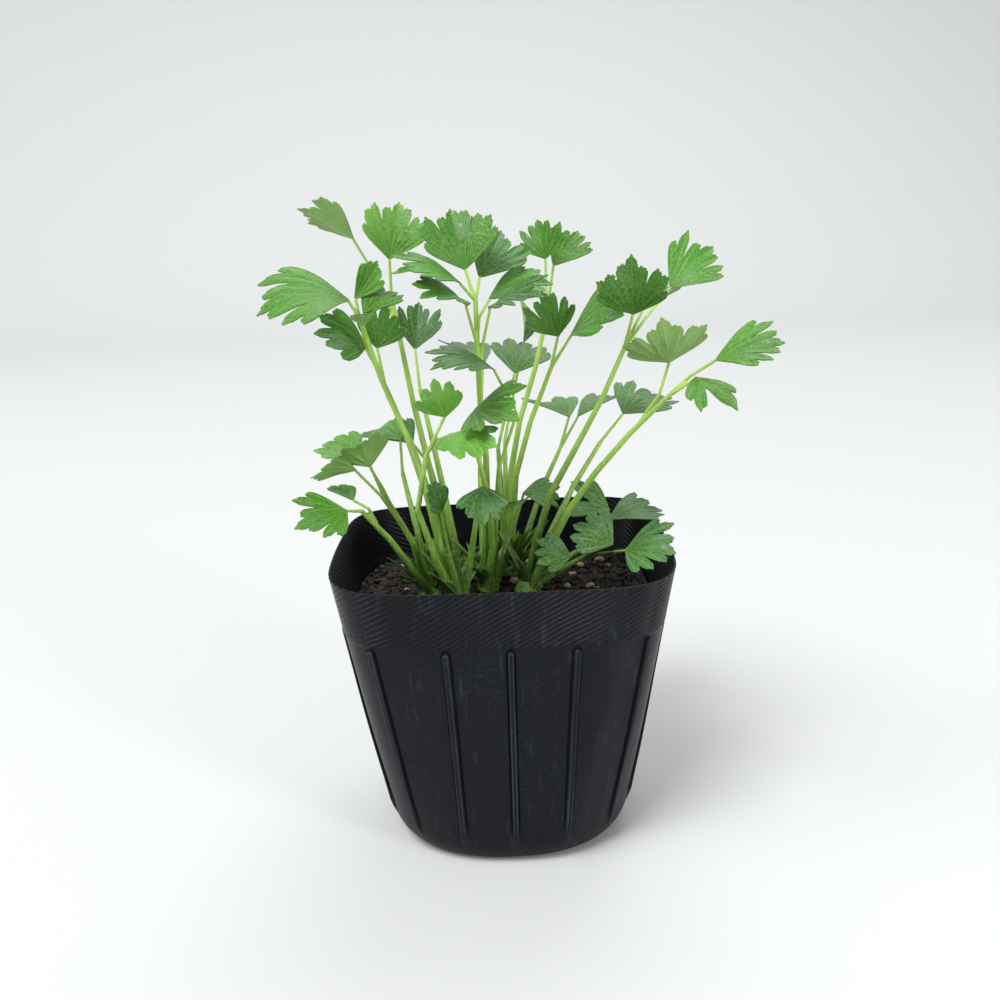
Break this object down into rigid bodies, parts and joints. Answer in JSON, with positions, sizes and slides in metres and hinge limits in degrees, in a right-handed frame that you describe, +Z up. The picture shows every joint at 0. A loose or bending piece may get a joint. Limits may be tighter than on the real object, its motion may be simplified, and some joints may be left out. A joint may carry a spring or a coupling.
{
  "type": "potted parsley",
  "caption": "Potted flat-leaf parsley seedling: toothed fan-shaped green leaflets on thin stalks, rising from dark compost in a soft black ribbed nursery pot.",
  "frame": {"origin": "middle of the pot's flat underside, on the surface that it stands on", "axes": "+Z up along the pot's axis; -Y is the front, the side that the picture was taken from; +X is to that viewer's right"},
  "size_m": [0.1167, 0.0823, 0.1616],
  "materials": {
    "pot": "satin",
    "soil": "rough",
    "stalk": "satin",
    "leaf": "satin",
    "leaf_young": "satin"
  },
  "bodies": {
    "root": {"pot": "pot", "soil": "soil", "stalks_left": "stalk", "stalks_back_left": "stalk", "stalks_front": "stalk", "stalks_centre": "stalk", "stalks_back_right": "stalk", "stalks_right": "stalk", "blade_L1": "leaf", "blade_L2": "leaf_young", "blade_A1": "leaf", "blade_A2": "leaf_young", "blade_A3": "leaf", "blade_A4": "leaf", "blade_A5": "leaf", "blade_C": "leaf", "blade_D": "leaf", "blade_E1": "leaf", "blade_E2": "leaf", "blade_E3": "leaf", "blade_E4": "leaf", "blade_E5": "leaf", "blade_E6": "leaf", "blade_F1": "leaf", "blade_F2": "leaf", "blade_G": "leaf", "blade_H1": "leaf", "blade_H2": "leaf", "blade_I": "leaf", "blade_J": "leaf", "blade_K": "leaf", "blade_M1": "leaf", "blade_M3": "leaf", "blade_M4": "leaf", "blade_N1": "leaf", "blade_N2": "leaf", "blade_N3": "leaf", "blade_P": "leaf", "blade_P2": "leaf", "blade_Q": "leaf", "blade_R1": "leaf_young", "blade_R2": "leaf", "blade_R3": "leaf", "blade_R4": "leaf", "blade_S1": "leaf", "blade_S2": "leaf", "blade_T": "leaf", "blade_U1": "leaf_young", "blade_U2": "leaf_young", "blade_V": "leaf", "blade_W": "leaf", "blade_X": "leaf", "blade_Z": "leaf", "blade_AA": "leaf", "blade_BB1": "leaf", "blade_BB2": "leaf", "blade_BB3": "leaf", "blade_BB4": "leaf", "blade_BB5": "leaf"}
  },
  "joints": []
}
==
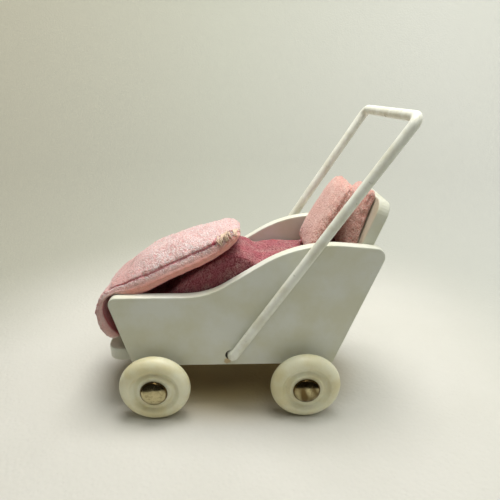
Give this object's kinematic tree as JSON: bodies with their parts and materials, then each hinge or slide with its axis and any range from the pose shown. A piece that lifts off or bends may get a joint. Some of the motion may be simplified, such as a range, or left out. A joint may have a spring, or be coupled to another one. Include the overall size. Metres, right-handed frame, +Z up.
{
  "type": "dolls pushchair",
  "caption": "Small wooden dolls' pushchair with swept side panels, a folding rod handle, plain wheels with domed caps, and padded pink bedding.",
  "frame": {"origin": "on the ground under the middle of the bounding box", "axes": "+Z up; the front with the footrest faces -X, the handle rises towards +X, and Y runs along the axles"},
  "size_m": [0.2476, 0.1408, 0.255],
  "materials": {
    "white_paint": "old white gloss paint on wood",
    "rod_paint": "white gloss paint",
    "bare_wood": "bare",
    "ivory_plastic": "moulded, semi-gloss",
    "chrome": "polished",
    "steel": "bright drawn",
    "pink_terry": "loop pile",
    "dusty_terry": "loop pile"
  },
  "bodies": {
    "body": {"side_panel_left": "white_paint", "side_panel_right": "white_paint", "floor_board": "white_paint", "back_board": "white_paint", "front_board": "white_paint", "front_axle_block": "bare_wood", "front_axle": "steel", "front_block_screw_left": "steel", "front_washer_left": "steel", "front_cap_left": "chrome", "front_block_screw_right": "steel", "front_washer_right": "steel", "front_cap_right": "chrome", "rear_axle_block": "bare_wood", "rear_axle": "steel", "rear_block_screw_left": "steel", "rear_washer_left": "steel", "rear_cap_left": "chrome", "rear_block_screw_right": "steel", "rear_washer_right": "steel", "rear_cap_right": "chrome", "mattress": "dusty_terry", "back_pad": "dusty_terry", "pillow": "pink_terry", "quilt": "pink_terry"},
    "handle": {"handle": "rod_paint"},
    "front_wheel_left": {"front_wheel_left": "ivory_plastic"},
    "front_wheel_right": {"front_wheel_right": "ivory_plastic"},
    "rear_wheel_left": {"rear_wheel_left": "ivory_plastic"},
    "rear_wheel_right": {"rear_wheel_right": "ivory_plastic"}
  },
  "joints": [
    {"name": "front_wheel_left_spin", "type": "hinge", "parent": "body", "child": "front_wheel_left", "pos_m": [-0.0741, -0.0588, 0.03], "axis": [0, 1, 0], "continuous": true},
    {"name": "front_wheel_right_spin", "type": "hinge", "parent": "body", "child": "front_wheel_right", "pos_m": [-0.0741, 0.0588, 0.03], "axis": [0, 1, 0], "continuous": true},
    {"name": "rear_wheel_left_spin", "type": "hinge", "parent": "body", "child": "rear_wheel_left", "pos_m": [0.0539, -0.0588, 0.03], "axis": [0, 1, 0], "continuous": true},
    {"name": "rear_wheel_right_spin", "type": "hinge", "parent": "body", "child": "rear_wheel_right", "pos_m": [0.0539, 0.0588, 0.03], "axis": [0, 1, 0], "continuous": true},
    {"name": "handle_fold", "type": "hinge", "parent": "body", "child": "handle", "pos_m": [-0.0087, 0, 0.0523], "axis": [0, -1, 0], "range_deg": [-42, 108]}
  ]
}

• _WHAT IS ASKED_: Where a line contains the string "frame", extract that line.

• _ANSWER TO THIS EXERCISE_:
Break this object down into rigid bodies, parts and joints. Answer in JSON, with positions, sizes and slides in metres and hinge limits in degrees, in a right-handed frame that you describe, +Z up. The picture shows every joint at 0. A loose or bending piece may get a joint. Limits may be tighter than on the real object, its motion may be simplified, and some joints may be left out. A joint may carry a spring or a coupling.
  "frame": {"origin": "middle of the pot's flat underside, on the surface that it stands on", "axes": "+Z up along the pot's axis; -Y is the front, the side that the picture was taken from; +X is to that viewer's right"},
Give this object's kinematic tree as JSON: bodies with their parts and materials, then each hinge or slide with its axis and any range from the pose shown. A piece that lifts off or bends may get a joint. Some of the motion may be simplified, such as a range, or left out. A joint may have a spring, or be coupled to another one. Include the overall size. Metres, right-handed frame, +Z up.
  "frame": {"origin": "on the ground under the middle of the bounding box", "axes": "+Z up; the front with the footrest faces -X, the handle rises towards +X, and Y runs along the axles"},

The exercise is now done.